DATA BLOCK.
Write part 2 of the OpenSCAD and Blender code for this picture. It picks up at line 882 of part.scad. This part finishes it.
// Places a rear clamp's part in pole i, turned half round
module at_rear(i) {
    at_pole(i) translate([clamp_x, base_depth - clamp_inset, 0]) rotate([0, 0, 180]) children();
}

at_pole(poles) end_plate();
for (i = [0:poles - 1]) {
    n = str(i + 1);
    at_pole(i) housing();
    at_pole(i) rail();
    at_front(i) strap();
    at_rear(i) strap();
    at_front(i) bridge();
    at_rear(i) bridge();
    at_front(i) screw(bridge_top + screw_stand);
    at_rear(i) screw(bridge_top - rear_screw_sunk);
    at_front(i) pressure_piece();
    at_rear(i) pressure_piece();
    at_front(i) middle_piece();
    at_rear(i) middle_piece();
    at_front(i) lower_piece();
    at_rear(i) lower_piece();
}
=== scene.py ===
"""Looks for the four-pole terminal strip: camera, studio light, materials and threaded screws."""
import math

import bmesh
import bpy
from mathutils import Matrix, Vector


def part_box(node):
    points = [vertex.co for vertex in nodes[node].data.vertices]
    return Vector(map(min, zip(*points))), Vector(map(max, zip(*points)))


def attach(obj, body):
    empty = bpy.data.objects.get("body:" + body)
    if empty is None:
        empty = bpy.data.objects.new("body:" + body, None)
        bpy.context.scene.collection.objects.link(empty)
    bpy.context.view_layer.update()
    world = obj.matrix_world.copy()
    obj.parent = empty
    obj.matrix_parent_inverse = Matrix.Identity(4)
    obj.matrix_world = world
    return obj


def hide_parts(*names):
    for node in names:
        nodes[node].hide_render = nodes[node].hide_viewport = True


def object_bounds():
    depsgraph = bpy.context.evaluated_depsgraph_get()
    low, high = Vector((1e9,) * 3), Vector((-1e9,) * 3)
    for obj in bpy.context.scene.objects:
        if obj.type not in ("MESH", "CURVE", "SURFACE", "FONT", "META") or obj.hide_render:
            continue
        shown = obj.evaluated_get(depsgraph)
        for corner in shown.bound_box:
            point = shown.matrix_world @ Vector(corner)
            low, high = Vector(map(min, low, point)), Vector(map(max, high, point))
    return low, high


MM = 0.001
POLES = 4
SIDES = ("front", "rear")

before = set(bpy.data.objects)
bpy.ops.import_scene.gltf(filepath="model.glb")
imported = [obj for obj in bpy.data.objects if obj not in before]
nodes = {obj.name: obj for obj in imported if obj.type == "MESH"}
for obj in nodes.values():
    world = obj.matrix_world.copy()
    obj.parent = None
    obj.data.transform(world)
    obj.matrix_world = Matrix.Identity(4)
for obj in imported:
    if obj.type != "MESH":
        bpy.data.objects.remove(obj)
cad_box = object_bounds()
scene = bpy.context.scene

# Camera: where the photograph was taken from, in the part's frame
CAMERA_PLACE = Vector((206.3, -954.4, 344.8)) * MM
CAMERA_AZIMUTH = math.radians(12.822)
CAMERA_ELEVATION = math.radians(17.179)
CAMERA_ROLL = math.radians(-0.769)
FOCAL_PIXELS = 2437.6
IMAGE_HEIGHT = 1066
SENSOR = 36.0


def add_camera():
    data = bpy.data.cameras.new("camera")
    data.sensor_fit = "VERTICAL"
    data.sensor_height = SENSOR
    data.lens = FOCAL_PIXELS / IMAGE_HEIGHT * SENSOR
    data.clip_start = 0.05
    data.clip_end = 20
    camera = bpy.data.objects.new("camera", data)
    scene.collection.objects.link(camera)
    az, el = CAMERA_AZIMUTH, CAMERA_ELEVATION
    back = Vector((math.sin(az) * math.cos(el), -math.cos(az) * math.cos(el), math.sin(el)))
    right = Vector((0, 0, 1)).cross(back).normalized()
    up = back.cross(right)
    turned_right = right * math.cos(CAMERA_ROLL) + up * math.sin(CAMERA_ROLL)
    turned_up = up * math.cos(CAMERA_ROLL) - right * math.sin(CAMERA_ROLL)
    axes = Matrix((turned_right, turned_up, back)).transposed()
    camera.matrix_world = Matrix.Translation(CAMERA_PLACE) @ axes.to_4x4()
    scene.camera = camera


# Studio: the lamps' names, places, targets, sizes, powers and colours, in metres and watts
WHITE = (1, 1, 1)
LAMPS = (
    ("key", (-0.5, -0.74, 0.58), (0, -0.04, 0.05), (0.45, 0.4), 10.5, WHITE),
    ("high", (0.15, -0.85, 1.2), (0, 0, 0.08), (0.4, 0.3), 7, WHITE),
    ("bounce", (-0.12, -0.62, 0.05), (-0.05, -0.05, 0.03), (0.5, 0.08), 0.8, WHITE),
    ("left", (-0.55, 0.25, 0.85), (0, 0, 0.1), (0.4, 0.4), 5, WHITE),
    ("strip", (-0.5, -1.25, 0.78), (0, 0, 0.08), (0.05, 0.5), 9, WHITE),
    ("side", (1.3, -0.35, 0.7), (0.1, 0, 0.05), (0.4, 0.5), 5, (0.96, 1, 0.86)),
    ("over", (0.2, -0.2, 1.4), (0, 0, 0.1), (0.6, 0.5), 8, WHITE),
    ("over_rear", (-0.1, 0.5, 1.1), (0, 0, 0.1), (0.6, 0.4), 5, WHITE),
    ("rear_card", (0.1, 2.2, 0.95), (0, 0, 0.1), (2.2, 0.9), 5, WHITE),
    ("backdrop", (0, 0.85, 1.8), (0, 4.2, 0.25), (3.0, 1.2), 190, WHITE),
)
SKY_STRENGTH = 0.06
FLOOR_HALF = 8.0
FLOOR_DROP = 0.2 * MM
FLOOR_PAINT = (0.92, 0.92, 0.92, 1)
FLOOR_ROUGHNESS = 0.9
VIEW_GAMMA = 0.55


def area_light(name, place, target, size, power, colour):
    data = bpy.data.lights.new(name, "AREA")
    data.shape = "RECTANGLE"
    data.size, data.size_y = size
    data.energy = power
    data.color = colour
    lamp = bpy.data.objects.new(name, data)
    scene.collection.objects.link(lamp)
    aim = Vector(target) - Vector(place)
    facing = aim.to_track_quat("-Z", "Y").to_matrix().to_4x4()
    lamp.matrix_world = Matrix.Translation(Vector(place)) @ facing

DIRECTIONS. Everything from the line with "at_pole(poles) end_plate();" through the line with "nodes[node].hide_render = nodes[node].hide_viewport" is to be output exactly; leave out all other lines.

OUTPUT OF THE EXERCISE.
at_pole(poles) end_plate();
for (i = [0:poles - 1]) {
    n = str(i + 1);
    at_pole(i) housing();
    at_pole(i) rail();
    at_front(i) strap();
    at_rear(i) strap();
    at_front(i) bridge();
    at_rear(i) bridge();
    at_front(i) screw(bridge_top + screw_stand);
    at_rear(i) screw(bridge_top - rear_screw_sunk);
    at_front(i) pressure_piece();
    at_rear(i) pressure_piece();
    at_front(i) middle_piece();
    at_rear(i) middle_piece();
    at_front(i) lower_piece();
    at_rear(i) lower_piece();
}
=== scene.py ===
"""Looks for the four-pole terminal strip: camera, studio light, materials and threaded screws."""
import math

import bmesh
import bpy
from mathutils import Matrix, Vector


def part_box(node):
    points = [vertex.co for vertex in nodes[node].data.vertices]
    return Vector(map(min, zip(*points))), Vector(map(max, zip(*points)))


def attach(obj, body):
    empty = bpy.data.objects.get("body:" + body)
    if empty is None:
        empty = bpy.data.objects.new("body:" + body, None)
        bpy.context.scene.collection.objects.link(empty)
    bpy.context.view_layer.update()
    world = obj.matrix_world.copy()
    obj.parent = empty
    obj.matrix_parent_inverse = Matrix.Identity(4)
    obj.matrix_world = world
    return obj


def hide_parts(*names):
    for node in names:
        nodes[node].hide_render = nodes[node].hide_viewport = True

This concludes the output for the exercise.